The Hidden Geometry of Complex, Network-driven Contagion Phenomena
Institute for Theoretical Biology
Integrated Research Institute for the Life-sciences
Humboldt Universität zu Berlin
3:30 p.m. Thursday, May 26, 2016, Buchanan 1930 (lecture); 3512 Phelps Hall (reception)Flyer Video
Abstract: The past decade has witnessed the emergence and global spread of new, often highly contagious and virulent pathogens that spread across the globe in a matter of weeks or months. Emergent infectious diseases have not only become a key threat to global public health, but carry the potential of yielding major economic crises. Understanding and predicting the geographic spread of emergent infectious diseases has become a major challenge to epidemiologists, public health organizations and policy makers. Large-scale computer simulations that harbor methods from statistical physics, complex network theory and dynamical systems theory have become a key tool in this context. Brockmann will report on state-of-the art research in this area and will focus on a recent theoretic approach that reveals hidden geometries in global contagion phenomena of today. Further, he will discuss how these methods have been employed to assess the import risk of cases during the 2013/14 Ebola crisis and related outbreaks.

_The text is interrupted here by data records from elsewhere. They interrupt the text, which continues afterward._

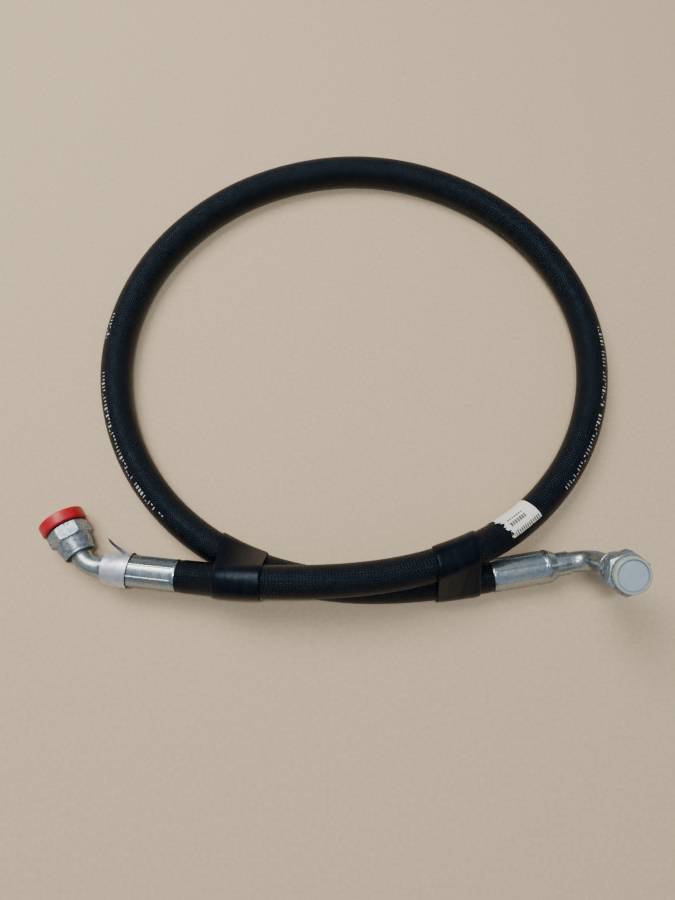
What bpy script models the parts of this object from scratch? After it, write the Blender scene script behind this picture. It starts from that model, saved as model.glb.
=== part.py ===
"""Hydraulic hose assembly, size 12: a four-spiral hose lying in one loop on a table.

The hose's two ends run over each other and are lashed together with two bands of tape.
Each end has a crimped ferrule on a barbed stem, a bent tube, a flat-faced sleeve and a
swivel nut with a plastic dust plug. Metres, +Z up, origin on the table under the middle
of the assembly.
"""

import math

import bpy
import bmesh
import numpy as np
from mathutils import Matrix, Vector

# ---- driving dimensions, in metres and degrees ----

GAP = 0.0003  # clearance left between pieces that touch

# hose, from the outside inwards
HOSE_RADIUS = 0.01535
COVER_WALL = 0.0017
WIRE_WALL = 0.0004
WIRE_LAYERS = 4
HOSE_BORE_RADIUS = 0.0095
HOSE_STEPS = 36  # straight steps between the two ferrules
HOSE_LEAD = 0.006  # straight stretch just outside each ferrule

# crimped ferrule, measured along its axis from the mouth that the hose enters
FERRULE_WALL = 0.0020
MOUTH_WALL = 0.0004
FERRULE_LENGTH = 0.0615
FERRULE_NOSE = 0.0070  # length of the tapered nose
NOSE_WALL = 0.0012
MOUTH_EDGE = 0.0010
HOSE_IN_FERRULE = 0.0510
CRIMP_SQUEEZE = 0.88  # the hose's radius in the ferrule, as a share of its free radius
CRIMP_RUN_IN = 0.0080  # from the mouth to where the squeeze is full
LIP_LENGTH = 0.0060  # inner lip that locks the ferrule on the stem

# barbed stem
STEM_WALL = 0.0010  # at the roots of the barbs
BARB_CLEARANCE = 0.0004  # to the flats of the hose's bore
BARB_DEPTH = 0.0005
BARB_STEP = 0.0014
BARBS = 4
STEM_TIP = 0.0060  # its inner end, measured from the ferrule's mouth
COLLAR_WALL = 0.0012
COLLAR_END = 0.0750
COLLAR_SOCKET = 0.0115

# bent tube
TUBE_RADIUS = 0.009525
TUBE_WALL = 0.0021

# swivel nut, measured along its axis from its back
NUT_ACROSS_FLATS = 0.0349
NUT_LENGTH = 0.0300
NUT_SKIRT = 0.0155
NUT_SKIRT_RADIUS = 0.0148
NUT_THREAD_RADIUS = 0.0141  # crests of the inner thread
NUT_SHOULDER = 0.0050
NUT_CHAMFER = 0.0013
SKIRT_EDGE = 0.0020
SEAL_DEPTH = 0.0120  # seal face, behind the nut's front

# sleeve brazed on the tube's end, which holds the nut and carries the seal face
SLEEVE_PLAY = 0.0004
SLEEVE_HUB_WALL = 0.0019
SLEEVE_FACE_WALL = 0.0040
SLEEVE_START = 0.0010

# dust plugs
PLUG_SHANK_LENGTH = 0.0090
PLUG_WALL = 0.0015
PLUG_ROUND = 0.0012
PLUG_RIM = 0.0029
PLUG_RECESS = 0.0015

# foil identity tag round the left ferrule's nose
TAG_START = 0.0460
TAG_LENGTH = 0.0240
TAG_WALL = 0.0005
TAG_TAPER = 0.0014
TAG_FLAG_HEIGHT = 0.0130
TAG_FLAG_WALL = 0.0008
TAG_FLAG_LOW = 0.0020  # its height at the hose's end, where it dies away
TAG_FLAG_TURN = -45.0  # where the flag stands, round the ferrule from the bend's side

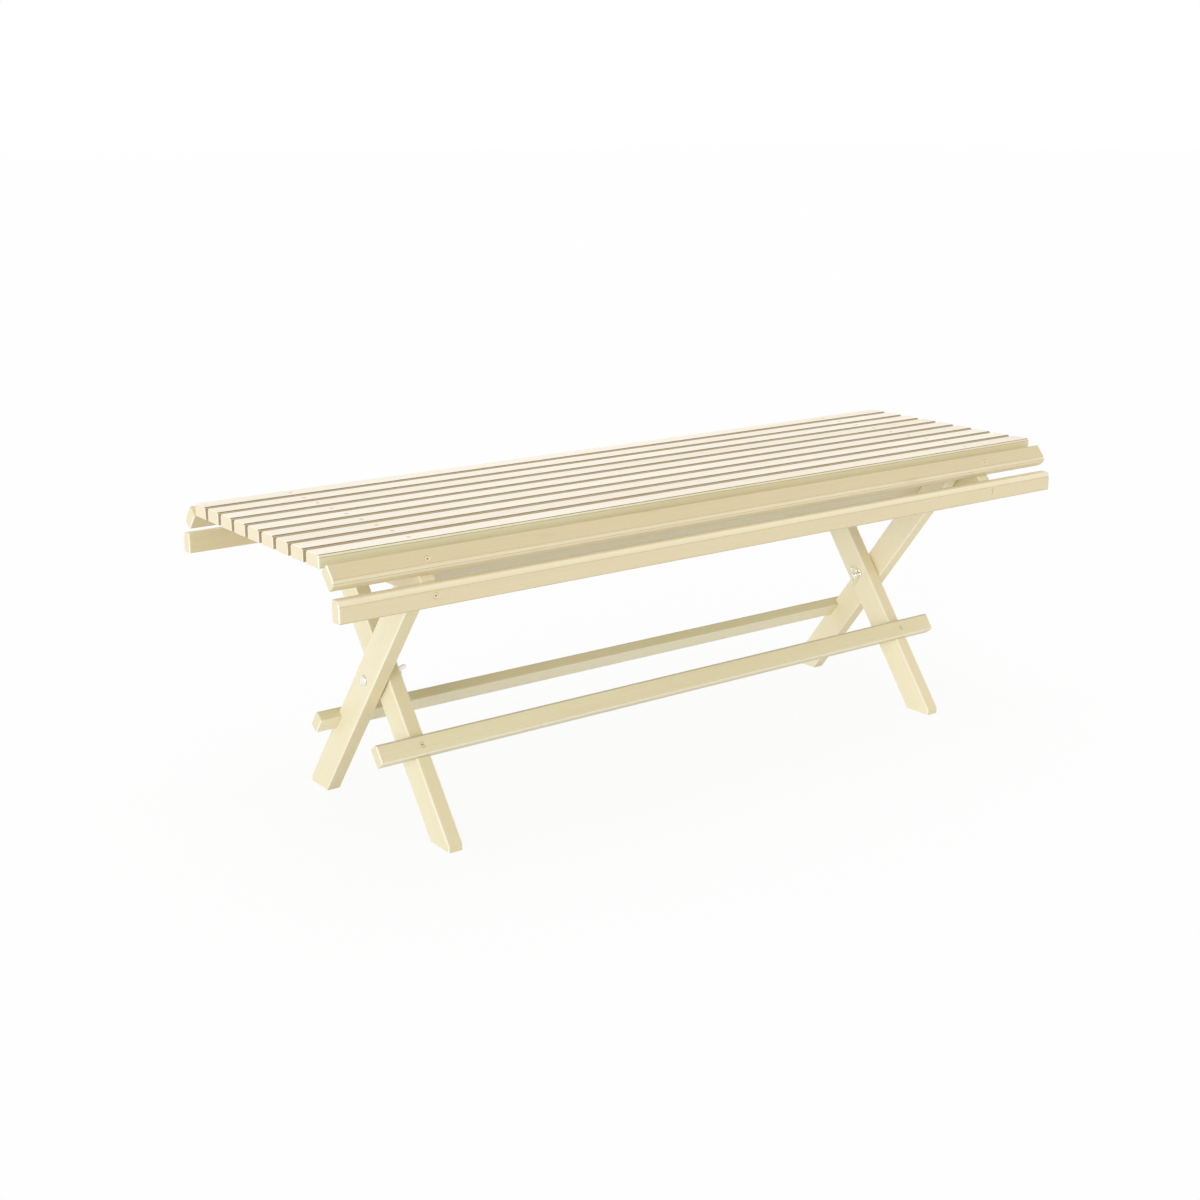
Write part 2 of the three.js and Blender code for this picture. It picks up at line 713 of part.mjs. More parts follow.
// The inner frame, turned about to face the other way. Its crossbar runs on past the
// outer legs into the battens' hooks.
function addInnerFrame(parent) {
  const frame = new THREE.Group();
  frame.position.set(0, 0, pivotHeight);
  frame.rotation.set(-lean, 0, Math.PI);
  parent.add(frame);
  const middle = innerLegOuterFace - legThickness / 2;
  const turnedSides = sides.map(([sideName, sideSign]) => [sideName, -sideSign]);
  const tools = (sideSign) => [boreAt(middle, sideSign, 0)];
  addLegFrame(frame, 'inner', middle, stretcherLength, turnedSides, tools);
}

addSlats(bench);
addEdges(bench);
addBattens(bench);
addHingeBolts(bench);
addOuterFrame(bench);
addInnerFrame(bench);

export default bench;
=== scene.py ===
# %% [markdown]
# # A folding slatted bench
# Nine flat slats and two tilted edge slats on a pair of battens, carried by two crossed leg
# frames that fold like scissors. Every stick is softwood under cream paint, and the
# fittings are bright zinc.
#
# The CAD pieces could be painted as they are, but their edges are few and hard. So this
# lesson lays a finer piece over each, and gives it its finish.

# %% Load the frame
import math

import bpy
import numpy as np
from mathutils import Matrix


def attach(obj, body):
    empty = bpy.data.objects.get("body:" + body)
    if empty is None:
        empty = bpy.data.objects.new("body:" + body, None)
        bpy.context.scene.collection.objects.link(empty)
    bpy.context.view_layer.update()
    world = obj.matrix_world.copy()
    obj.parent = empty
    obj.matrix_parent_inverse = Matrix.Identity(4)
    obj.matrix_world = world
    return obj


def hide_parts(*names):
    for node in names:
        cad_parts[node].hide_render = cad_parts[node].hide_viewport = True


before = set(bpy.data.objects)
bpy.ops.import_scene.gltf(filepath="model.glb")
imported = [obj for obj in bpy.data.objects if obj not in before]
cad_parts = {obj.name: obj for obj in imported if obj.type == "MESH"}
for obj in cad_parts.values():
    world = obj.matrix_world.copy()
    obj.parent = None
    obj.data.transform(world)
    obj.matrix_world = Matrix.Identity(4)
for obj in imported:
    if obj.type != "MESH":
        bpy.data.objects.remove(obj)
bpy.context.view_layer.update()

# %% [markdown] ## The bench's own numbers A joiner keeps a cutting list, and this is
# ours, in metres.

# %% Cutting list
MM = 0.001
SEAT_LENGTH, SEAT_HEIGHT, SEAT_DEPTH = 1350 * MM, 458 * MM, 470 * MM
BOARD_THICK, BOARD_WIDTH = 18.5 * MM, 30 * MM
LEG_WIDTH, LEG_THICK = 45 * MM, 23 * MM
BATTEN_THICK, BATTEN_HEIGHT, BATTEN_INSET = 22 * MM, 52 * MM, 141.5 * MM
SLAT_COUNT, SLAT_WIDTH_SHARE = 9, 0.804
EDGE_TILT, EDGE_DROP = math.radians(50), 1.5 * MM
SLAT_TO_EDGE, EDGE_TO_RAIL, RAIL_DROP = 5.7 * MM, 5.3 * MM, 7.5 * MM
FIT = 0.3 * MM  # the play that a joiner leaves in every joint
print("seat", SEAT_LENGTH, "by", round(SEAT_DEPTH, 3), "m, at", SEAT_HEIGHT, "m")

# %% [markdown]
# The slats share the depth that the rails and the tilted edge slats leave. Working their
# width out, rather than listing it, keeps the gaps even whatever the depth is.

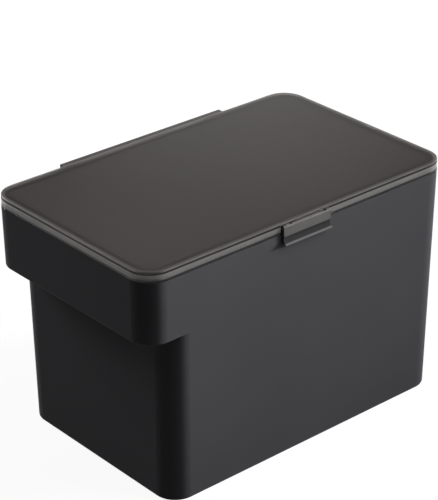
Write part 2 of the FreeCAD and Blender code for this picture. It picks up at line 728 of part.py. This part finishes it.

Bio: Dirk Brockmann is professor at the Institute for Theoretical Biology, the Integrated Research Institute for the Life-sciences at Humboldt Universität zu Berlin where he lead the Complex Systems group. He also has an affiliation with the Robert Koch Institute, Berlin where he leads the research group “Epidemiological Modelling of Infectious Diseases.” Brockman is a theoretical physicist and received his degree in 2003 from the University of Göttingen, Germany. Before his relocation to Berlin, we was associate professor in the Dept. of Engingeering Sciences and Applied Mathematics and the Northwestern Institute on Complex Systems at Northwestern University. His research focuses on complexity in the life-sciences, social sciences, and other disciplines including dynamical systems and complex networks and contagion phenomena on network structures.